Source excerpt:
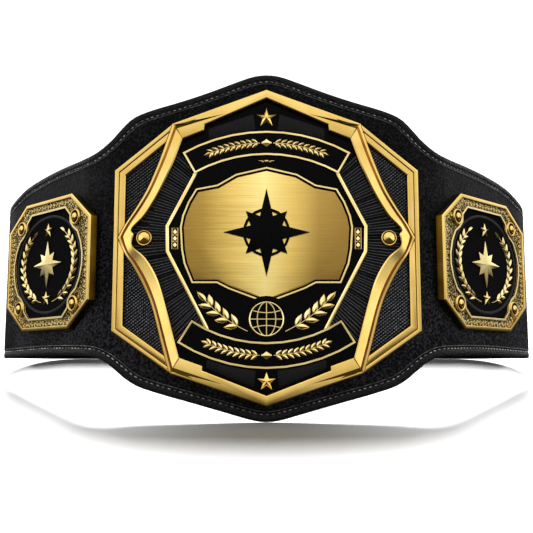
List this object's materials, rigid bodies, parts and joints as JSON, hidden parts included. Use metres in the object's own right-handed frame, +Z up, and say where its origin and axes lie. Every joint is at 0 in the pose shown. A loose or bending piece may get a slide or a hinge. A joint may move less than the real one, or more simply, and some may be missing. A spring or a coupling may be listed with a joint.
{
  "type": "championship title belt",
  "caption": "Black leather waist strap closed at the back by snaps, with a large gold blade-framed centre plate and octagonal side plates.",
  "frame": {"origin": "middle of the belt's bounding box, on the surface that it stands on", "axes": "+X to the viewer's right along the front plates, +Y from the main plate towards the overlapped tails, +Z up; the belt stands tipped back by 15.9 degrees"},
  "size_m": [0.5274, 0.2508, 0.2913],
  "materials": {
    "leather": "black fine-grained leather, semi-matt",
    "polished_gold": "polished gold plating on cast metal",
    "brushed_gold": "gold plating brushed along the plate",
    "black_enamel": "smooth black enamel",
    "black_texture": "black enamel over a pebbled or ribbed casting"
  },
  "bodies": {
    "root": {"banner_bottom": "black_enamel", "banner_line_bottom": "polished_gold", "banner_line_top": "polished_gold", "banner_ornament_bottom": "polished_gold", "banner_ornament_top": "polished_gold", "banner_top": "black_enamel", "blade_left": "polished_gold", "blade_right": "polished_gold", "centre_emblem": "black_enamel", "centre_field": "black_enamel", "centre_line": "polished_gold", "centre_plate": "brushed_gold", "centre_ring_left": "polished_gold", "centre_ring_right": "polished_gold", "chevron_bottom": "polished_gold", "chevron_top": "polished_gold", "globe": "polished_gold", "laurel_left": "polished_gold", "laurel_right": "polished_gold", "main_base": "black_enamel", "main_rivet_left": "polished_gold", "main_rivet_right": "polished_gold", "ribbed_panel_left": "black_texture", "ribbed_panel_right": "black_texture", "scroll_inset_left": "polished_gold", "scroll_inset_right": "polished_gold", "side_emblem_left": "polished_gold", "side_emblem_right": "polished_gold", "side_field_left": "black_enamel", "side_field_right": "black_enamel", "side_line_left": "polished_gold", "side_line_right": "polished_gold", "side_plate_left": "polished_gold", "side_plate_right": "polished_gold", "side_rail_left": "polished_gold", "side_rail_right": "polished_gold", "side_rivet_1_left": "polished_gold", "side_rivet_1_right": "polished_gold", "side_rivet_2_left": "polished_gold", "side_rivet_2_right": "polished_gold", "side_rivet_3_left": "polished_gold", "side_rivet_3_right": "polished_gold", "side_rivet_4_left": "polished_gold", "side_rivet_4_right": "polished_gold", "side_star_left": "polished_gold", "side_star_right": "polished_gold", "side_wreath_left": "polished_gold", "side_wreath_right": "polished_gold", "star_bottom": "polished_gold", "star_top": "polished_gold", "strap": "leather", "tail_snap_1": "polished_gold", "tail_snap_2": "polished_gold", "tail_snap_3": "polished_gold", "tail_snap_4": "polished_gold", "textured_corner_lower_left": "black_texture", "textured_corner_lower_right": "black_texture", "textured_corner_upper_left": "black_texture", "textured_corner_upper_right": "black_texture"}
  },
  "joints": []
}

Stated task:
Read through the data and copy every line where "materials" shows up.

Answer for the task:
List this object's materials, rigid bodies, parts and joints as JSON, hidden parts included. Use metres in the object's own right-handed frame, +Z up, and say where its origin and axes lie. Every joint is at 0 in the pose shown. A loose or bending piece may get a slide or a hinge. A joint may move less than the real one, or more simply, and some may be missing. A spring or a coupling may be listed with a joint.
  "materials": {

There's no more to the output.